**Short problem:** Pull every line holding the string "code" from the records below.

Dataset items
* Begin *
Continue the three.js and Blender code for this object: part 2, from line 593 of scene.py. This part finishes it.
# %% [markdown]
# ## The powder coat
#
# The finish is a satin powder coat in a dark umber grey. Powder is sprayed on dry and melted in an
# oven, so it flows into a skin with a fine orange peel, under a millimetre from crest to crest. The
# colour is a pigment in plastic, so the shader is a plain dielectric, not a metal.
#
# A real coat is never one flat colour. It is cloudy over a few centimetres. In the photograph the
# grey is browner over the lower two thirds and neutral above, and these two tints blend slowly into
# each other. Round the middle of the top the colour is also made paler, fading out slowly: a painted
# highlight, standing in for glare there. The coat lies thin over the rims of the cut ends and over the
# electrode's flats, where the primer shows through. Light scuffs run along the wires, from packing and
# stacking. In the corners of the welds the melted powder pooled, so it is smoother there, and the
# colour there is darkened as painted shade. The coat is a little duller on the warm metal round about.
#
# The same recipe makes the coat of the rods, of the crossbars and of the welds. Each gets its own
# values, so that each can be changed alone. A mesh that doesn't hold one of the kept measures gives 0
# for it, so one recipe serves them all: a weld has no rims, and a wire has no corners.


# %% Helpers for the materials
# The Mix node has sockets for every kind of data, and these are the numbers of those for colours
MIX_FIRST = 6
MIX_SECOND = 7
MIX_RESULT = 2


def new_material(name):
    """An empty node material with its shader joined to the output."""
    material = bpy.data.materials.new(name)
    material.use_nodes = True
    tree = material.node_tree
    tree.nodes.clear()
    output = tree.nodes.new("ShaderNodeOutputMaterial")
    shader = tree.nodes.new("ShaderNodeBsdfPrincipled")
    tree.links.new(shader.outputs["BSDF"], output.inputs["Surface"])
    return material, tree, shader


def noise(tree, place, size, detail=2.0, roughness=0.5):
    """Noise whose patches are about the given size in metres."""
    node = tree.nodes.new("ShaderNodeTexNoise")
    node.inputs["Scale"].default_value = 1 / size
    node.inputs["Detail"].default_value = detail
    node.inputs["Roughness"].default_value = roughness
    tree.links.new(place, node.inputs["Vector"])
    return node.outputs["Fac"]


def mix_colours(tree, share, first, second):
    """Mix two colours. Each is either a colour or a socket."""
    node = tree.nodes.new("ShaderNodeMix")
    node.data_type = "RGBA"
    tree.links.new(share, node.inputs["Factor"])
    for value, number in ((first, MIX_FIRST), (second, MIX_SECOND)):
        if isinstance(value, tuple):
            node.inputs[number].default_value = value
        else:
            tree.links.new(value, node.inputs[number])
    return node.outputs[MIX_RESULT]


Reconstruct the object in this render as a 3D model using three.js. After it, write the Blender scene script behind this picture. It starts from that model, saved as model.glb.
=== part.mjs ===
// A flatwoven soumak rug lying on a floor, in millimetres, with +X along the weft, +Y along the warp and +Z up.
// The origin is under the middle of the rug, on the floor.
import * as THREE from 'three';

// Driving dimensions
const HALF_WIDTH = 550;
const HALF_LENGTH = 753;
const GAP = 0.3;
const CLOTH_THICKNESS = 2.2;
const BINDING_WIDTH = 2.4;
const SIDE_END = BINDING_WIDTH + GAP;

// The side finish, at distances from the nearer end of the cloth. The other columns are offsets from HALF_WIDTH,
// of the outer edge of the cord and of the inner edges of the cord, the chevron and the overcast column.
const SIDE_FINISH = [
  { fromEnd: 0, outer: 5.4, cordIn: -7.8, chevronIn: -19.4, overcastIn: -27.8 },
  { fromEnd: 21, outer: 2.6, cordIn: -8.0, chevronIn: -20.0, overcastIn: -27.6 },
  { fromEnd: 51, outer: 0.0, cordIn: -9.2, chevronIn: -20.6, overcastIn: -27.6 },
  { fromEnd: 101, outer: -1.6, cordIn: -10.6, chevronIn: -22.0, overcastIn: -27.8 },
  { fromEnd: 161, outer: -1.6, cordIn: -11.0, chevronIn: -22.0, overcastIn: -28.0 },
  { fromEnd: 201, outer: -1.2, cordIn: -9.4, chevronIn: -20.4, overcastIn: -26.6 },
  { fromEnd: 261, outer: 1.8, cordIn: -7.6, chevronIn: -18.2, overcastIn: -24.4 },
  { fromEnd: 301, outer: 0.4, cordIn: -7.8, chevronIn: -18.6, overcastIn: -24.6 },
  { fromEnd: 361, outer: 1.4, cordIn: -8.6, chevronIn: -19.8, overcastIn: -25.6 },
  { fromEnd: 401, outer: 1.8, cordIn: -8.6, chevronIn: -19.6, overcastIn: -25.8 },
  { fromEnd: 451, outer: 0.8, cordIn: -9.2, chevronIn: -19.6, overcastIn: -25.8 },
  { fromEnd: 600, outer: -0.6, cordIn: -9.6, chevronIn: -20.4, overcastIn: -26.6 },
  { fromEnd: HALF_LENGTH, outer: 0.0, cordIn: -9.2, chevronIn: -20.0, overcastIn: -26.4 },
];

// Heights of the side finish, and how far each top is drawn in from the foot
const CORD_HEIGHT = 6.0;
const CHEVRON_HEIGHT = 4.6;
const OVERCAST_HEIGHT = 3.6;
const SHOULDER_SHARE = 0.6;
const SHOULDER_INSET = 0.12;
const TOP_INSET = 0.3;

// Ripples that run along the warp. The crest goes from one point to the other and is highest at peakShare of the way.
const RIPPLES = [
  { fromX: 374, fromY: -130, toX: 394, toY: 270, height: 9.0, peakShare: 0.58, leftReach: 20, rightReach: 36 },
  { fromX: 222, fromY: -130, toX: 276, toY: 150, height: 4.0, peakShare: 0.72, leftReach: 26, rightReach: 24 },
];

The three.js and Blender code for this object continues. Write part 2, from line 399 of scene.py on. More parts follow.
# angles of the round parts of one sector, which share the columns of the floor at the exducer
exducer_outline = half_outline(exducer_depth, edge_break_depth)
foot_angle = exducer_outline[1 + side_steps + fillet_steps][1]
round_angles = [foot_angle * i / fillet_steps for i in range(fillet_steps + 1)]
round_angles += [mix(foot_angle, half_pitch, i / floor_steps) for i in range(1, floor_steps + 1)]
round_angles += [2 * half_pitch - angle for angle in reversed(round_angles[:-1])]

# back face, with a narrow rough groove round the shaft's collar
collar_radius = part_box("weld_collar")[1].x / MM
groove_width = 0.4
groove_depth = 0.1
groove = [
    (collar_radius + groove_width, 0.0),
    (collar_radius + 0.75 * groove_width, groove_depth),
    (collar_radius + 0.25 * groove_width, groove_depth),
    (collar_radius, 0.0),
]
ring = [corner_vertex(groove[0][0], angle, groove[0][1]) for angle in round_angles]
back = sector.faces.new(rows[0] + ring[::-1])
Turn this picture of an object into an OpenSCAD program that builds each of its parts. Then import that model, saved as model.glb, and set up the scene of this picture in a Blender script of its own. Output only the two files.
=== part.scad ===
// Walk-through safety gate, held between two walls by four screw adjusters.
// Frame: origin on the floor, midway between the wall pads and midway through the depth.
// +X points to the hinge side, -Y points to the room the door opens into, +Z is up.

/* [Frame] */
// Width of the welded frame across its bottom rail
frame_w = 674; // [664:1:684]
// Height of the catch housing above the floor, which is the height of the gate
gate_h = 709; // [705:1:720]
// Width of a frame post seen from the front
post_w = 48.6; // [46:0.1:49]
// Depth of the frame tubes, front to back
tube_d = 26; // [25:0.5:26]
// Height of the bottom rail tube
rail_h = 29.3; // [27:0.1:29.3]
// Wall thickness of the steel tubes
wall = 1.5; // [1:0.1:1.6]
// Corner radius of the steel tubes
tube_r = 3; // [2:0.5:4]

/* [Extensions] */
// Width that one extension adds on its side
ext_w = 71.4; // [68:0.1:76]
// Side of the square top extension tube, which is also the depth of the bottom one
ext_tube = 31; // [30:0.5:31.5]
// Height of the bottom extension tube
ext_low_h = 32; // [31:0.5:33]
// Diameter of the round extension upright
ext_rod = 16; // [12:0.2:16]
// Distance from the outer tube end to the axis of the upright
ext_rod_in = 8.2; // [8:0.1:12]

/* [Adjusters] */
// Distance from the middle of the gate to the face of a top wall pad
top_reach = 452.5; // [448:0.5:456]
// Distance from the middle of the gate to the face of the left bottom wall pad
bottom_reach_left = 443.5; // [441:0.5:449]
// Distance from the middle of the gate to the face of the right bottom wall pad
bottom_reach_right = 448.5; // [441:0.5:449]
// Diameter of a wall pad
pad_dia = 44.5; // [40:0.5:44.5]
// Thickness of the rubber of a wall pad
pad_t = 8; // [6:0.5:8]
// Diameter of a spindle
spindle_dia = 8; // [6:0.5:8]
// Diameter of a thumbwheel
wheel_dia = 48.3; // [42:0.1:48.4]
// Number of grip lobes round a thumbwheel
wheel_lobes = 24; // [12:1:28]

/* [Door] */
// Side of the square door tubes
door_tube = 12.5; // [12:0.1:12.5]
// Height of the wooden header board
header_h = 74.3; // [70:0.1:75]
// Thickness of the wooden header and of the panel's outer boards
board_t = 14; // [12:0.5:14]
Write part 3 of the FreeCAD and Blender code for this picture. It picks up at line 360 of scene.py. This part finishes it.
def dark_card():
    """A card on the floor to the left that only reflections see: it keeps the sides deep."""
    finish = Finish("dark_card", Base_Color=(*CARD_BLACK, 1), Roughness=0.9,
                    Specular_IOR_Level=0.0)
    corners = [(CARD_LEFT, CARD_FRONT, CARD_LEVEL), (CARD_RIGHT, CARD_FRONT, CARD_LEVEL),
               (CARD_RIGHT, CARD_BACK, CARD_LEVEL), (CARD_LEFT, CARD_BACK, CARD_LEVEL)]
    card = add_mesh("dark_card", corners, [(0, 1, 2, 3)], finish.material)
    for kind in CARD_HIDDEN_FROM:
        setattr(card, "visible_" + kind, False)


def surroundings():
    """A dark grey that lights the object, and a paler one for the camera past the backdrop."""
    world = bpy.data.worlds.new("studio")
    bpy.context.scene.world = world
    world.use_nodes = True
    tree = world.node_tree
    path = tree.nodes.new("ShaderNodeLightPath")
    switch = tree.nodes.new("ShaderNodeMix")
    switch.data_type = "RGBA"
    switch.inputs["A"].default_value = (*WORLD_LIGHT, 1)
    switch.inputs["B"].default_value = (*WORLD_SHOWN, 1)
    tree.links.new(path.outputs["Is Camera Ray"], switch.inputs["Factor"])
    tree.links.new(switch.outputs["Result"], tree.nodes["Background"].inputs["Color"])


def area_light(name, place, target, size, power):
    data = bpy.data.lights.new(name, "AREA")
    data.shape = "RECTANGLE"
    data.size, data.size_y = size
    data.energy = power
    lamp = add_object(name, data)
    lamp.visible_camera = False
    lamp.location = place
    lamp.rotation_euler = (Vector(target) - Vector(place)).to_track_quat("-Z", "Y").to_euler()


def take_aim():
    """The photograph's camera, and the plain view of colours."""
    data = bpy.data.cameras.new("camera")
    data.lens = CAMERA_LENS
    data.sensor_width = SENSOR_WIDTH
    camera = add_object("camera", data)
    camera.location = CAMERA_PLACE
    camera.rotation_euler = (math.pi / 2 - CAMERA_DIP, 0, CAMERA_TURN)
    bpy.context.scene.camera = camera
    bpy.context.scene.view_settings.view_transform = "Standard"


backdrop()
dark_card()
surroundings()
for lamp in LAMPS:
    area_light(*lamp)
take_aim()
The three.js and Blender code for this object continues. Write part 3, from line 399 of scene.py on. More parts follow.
* End *
**Full solution:**
Continue the three.js and Blender code for this object: part 2, from line 593 of scene.py. This part finishes it.
The three.js and Blender code for this object continues. Write part 2, from line 399 of scene.py on. More parts follow.
Write part 3 of the FreeCAD and Blender code for this picture. It picks up at line 360 of scene.py. This part finishes it.
The three.js and Blender code for this object continues. Write part 3, from line 399 of scene.py on. More parts follow.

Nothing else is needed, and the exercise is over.